Harta Dalam Pandangan Islam (16)

Si Budak Harta

Abdulloh (hamba Alloh) dan Abdul mal (hamba harta) tentu punya gaya hidup yang berbeda. Seorang hamba Alloh tentu akan menyibukkan dirinya dengan amal untuk memperoleh ridlo Alloh. Kalau toh urusan dunia ia jalankan tentu ia tidak ingin mengusik hubungannya dengan Alloh.

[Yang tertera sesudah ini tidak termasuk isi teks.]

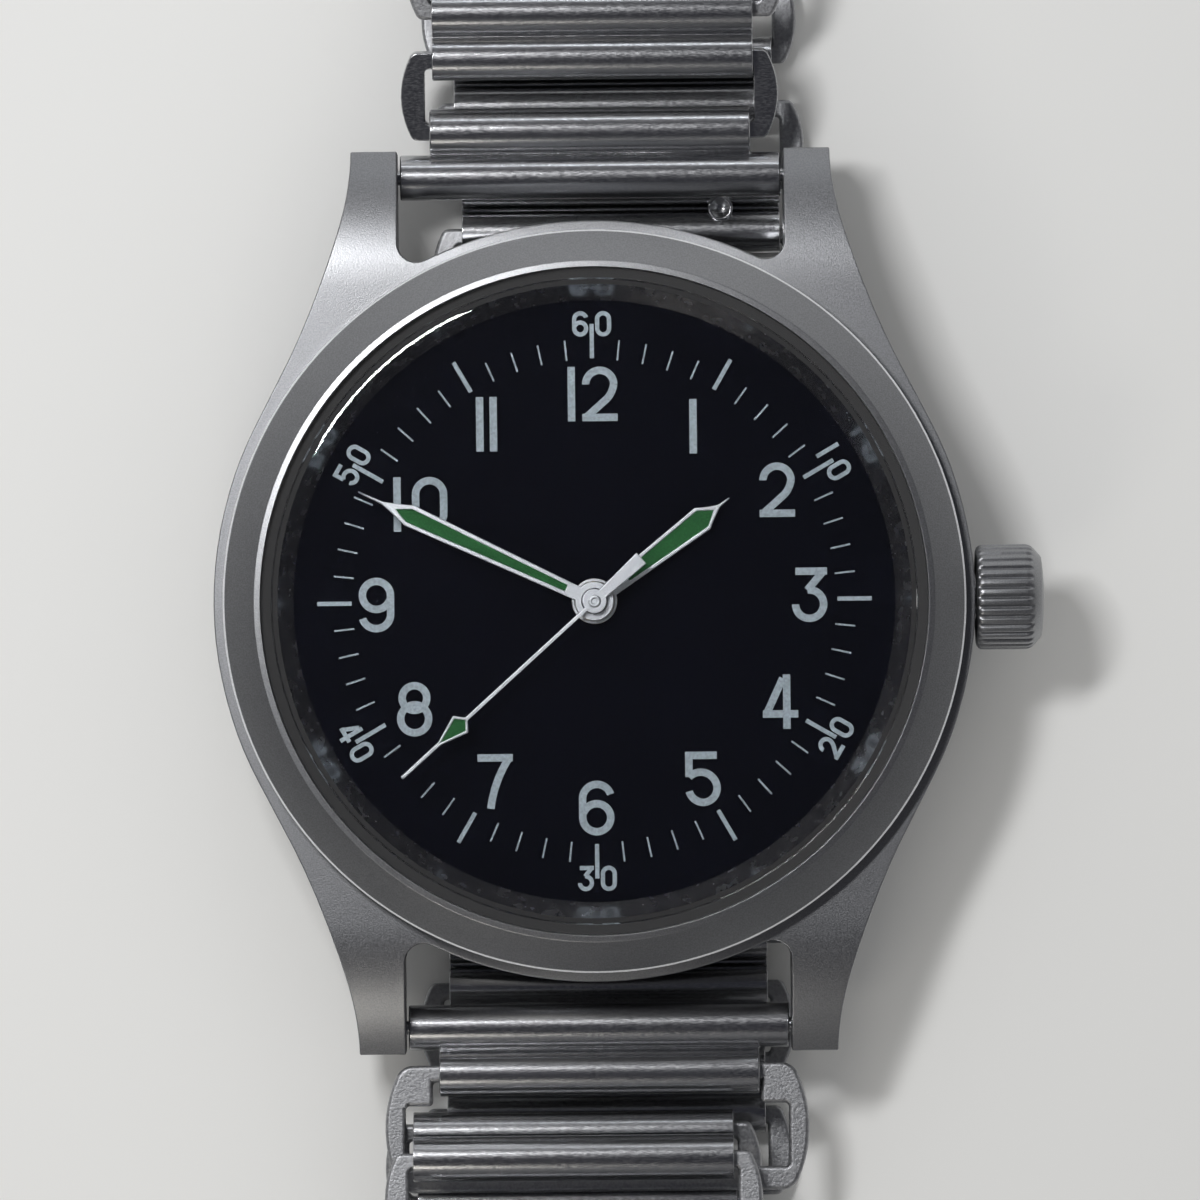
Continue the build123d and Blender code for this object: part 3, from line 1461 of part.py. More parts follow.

Orang seperti ini akan bahagia manakala amal ibadah yang sudah diniatkan terlaksana sambil berusaha untuk mengulanginya dan memperbaikinya. Tidak itu saja, iapun akan mencari barangkali masih ada ibadah lain yang perlu ia tunaikan.
Sementara hamba harta adalah orang yang hanya mementingkan urusan dunia tanpa peduli dengan nasibnya di akhirat. Kebahagian orang seperti ini diukur dengan peroleh dunia yang sudah ia rencanakan. Bila tercapai ia bahagia, sebaliknya bila luput ia akan segera menampakkan kegelisahan. Dua contoh yang berbeda inilah yang disabdakan oleh rosululloh shollallohu alaihi wasallam :

عَنْ أَبِي هُرَيْرَةَ رَضِيَ اللَّهُ عَنْهُ قَالَ قَالَ رَسُولُ اللَّهِ صَلَّى اللَّهُ عَلَيْهِ وَسَلَّمَ تعس عبد الدينار، تعس عبد الدرهم، تعس عبد الحميصة، تعس عبد الخميلة، إن أعطي رضي، وإن لم يعط سخط، تعس وانتكس، وإذا شيك فلا انتقس، طوبى لعبد أخذ بعنان فرسه في سبيل الله ، أشعث رأسه، مغبرة قدماه، إن كان في الحراسة كان في الحراسة، وإن كان في الساقة كان في الساقة، إن استأذن لم يؤذن له، وإن شفع لم يشفع

Celaka hamba dinar, celaka hamba dirham, celaka hamba khomishoh, celaka hamba khomilah, jika diberi ia senang, dan jika tidak diberi ia marah, celakalah ia dan tersungkurlah ia, apabila terkena duri semoga tidak bisa mencabutnya, berbahagialah seorang hamba yang memacu kudanya (berjihad dijalan Allah), dengan kusut rambutnya, dan berdebu kedua kakinya, bila ia ditugaskan sebagai penjaga, dia setia berada di pos penjagaan, dan bila ditugaskan digaris belakang, dia akan tetap setia digaris belakang, jika ia minta izin (untuk menemui raja atau penguasa) tidak diperkenankan dan jika bertindak sebagai pemberi syafa'at (sebagai perantara) maka tidak diterima syafaatnya (perantaraannya) [HR Bukhori, Tirmidzi dan Ibnu Majah]

Ibnu Hajar menerangkan tentang hamba dinar di atas dengan mengatakan : orang yang sedikit amal karena sibuk dengan urusan dunia sehingga lalai dari melaksanakan perintah untuk menyibukkan diri dengan yang wajib dan sunnah.